§ Material supplied

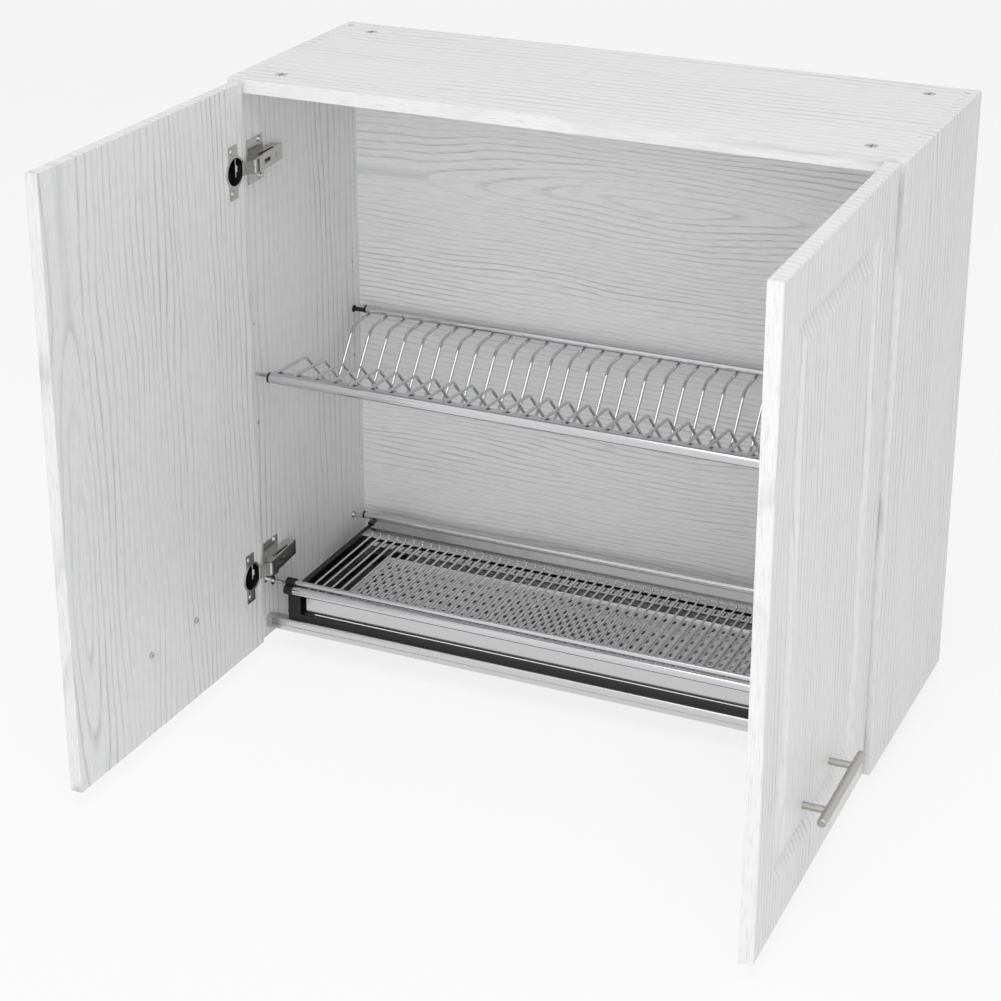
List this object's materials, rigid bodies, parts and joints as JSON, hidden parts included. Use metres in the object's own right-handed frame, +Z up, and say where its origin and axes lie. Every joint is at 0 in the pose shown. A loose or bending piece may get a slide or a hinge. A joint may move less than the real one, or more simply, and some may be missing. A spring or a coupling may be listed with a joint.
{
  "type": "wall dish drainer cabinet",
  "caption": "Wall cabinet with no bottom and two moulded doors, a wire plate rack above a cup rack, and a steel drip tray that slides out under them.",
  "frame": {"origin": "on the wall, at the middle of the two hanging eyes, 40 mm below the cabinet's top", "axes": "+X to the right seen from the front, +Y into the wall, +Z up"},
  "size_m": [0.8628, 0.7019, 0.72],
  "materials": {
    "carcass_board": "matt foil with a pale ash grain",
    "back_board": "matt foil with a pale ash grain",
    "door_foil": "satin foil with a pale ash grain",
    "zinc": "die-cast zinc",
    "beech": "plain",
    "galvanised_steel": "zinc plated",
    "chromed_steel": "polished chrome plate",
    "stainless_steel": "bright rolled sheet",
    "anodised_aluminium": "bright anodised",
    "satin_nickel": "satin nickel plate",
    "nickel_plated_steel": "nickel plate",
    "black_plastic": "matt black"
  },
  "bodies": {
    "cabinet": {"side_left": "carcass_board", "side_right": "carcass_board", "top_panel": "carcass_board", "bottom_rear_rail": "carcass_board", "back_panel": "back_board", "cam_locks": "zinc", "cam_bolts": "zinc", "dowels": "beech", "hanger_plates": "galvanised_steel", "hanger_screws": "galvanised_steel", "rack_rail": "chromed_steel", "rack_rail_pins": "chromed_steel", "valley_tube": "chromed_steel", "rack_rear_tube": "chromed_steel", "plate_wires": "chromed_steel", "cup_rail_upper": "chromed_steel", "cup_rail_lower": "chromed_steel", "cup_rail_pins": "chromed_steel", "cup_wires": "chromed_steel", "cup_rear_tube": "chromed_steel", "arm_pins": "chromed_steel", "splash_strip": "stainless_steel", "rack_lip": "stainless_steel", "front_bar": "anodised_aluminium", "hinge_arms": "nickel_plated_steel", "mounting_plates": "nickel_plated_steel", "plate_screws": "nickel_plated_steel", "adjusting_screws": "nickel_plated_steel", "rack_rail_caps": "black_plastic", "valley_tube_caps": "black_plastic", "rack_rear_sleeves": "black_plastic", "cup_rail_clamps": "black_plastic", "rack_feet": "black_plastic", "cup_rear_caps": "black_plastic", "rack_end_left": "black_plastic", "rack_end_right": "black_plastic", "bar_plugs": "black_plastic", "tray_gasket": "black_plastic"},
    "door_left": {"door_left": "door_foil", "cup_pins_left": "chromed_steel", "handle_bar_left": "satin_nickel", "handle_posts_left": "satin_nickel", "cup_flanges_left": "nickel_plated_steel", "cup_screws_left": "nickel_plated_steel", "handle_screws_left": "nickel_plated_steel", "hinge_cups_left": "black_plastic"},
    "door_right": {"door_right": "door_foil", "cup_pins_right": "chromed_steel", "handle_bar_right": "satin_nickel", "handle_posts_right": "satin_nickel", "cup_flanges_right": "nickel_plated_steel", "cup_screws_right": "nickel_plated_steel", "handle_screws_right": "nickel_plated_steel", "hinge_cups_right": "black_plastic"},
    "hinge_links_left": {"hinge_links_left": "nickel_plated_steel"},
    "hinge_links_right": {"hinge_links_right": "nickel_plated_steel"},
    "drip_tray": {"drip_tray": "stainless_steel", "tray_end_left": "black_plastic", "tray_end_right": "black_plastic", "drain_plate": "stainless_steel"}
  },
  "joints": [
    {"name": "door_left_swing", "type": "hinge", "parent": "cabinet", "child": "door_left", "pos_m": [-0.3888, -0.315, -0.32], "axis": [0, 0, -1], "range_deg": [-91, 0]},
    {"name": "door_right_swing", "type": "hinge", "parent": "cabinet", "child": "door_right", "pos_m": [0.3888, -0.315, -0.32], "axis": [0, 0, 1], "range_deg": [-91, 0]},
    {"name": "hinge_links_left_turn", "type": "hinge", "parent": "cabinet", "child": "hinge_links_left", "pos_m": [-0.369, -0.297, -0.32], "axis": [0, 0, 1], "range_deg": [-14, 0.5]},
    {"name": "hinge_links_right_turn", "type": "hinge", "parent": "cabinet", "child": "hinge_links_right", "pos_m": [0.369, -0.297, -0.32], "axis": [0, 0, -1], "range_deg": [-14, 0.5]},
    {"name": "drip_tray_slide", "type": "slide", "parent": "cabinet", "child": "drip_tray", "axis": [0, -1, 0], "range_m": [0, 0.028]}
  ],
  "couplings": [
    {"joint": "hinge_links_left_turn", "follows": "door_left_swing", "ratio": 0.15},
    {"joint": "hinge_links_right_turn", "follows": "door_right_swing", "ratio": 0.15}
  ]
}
* * *
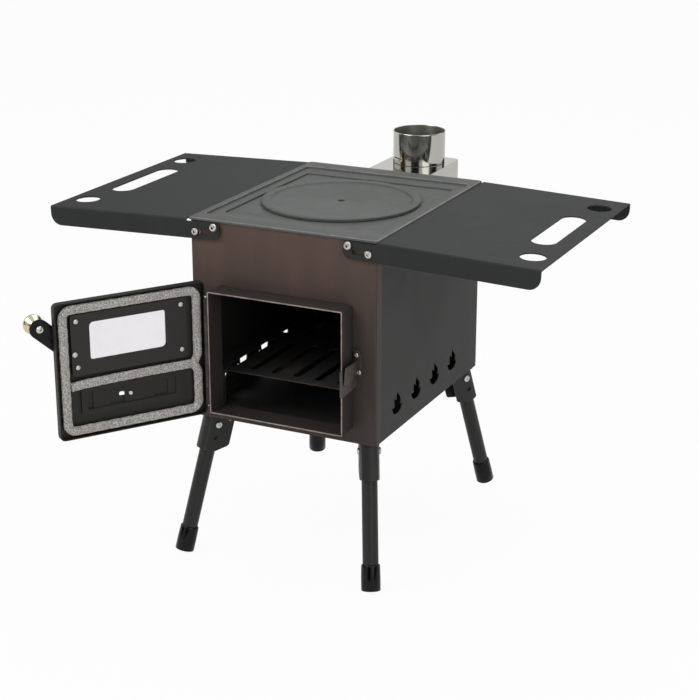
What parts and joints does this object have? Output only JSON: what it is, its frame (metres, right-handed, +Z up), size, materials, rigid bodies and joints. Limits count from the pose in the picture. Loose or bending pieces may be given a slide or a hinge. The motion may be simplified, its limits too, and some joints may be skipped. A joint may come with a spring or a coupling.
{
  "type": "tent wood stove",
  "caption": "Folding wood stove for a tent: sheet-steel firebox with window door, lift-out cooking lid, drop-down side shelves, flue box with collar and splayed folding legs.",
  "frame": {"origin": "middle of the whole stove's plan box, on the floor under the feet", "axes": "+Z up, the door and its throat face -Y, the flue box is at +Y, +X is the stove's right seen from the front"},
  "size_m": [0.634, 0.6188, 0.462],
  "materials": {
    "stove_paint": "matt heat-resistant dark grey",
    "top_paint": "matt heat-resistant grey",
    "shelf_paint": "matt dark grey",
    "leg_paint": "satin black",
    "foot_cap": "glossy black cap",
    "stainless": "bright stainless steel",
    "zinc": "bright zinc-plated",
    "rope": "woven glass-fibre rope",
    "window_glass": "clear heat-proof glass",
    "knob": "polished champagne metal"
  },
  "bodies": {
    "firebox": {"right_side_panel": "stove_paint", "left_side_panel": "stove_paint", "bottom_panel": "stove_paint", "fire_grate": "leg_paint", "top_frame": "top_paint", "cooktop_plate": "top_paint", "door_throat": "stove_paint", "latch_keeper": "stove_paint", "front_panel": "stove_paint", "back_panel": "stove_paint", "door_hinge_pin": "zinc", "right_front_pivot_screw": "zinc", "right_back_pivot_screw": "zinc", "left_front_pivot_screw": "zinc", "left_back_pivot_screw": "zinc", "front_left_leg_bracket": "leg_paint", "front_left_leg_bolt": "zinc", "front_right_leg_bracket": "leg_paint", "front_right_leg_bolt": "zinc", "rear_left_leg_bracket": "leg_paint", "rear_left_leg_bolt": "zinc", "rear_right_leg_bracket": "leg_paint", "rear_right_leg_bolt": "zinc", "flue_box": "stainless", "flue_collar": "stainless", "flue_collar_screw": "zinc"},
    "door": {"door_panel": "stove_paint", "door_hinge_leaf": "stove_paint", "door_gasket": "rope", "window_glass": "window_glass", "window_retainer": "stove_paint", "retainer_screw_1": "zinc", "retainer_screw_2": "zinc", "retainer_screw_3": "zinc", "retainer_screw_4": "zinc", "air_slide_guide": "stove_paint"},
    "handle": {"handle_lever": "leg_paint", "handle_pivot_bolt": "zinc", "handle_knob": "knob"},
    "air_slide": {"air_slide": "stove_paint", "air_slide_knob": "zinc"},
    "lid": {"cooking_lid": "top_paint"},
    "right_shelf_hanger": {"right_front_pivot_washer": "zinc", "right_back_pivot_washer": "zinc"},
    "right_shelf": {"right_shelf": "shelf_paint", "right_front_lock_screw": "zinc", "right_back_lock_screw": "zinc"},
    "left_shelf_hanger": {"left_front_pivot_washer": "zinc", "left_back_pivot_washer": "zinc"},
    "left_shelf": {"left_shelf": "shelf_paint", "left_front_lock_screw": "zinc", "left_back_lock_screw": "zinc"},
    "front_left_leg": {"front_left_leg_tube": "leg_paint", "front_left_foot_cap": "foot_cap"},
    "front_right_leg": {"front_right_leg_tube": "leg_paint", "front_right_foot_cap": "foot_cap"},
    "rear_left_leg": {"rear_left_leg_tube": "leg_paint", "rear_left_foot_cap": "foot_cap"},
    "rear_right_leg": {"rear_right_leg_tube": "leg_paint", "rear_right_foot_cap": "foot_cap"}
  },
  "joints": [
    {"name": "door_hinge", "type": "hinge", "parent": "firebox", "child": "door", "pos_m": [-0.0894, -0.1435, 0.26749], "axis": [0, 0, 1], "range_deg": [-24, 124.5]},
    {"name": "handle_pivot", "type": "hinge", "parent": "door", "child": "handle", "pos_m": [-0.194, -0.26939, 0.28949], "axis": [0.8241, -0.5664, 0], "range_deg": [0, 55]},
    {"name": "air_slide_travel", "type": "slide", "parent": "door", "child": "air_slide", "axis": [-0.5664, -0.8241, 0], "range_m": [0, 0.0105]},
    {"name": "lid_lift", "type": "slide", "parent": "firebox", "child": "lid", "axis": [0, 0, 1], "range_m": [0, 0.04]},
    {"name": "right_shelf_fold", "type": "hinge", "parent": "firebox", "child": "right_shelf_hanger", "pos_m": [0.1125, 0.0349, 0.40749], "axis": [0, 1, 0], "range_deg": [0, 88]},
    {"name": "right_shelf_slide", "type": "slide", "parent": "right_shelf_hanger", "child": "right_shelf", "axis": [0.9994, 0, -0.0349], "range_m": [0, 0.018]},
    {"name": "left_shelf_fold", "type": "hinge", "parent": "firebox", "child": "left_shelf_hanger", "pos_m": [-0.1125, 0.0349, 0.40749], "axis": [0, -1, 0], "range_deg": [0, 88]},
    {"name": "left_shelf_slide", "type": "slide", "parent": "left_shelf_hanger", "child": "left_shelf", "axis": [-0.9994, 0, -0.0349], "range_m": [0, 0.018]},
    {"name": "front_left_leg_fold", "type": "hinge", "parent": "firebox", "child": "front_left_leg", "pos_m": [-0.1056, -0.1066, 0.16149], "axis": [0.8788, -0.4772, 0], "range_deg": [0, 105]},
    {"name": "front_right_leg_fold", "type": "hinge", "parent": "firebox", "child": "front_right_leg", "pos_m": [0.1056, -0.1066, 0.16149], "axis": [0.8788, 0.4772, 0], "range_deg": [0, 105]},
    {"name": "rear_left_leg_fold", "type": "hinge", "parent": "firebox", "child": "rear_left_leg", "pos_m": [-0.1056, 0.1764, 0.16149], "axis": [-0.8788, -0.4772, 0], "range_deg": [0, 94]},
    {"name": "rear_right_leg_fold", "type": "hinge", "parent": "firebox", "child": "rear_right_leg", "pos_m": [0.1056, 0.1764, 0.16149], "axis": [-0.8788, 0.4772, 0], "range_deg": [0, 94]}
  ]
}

§ The task
Search the entries for the word "materials" and copy every line that has it.

§ Result for this exercise
List this object's materials, rigid bodies, parts and joints as JSON, hidden parts included. Use metres in the object's own right-handed frame, +Z up, and say where its origin and axes lie. Every joint is at 0 in the pose shown. A loose or bending piece may get a slide or a hinge. A joint may move less than the real one, or more simply, and some may be missing. A spring or a coupling may be listed with a joint.
  "materials": {
What parts and joints does this object have? Output only JSON: what it is, its frame (metres, right-handed, +Z up), size, materials, rigid bodies and joints. Limits count from the pose in the picture. Loose or bending pieces may be given a slide or a hinge. The motion may be simplified, its limits too, and some joints may be skipped. A joint may come with a spring or a coupling.
  "materials": {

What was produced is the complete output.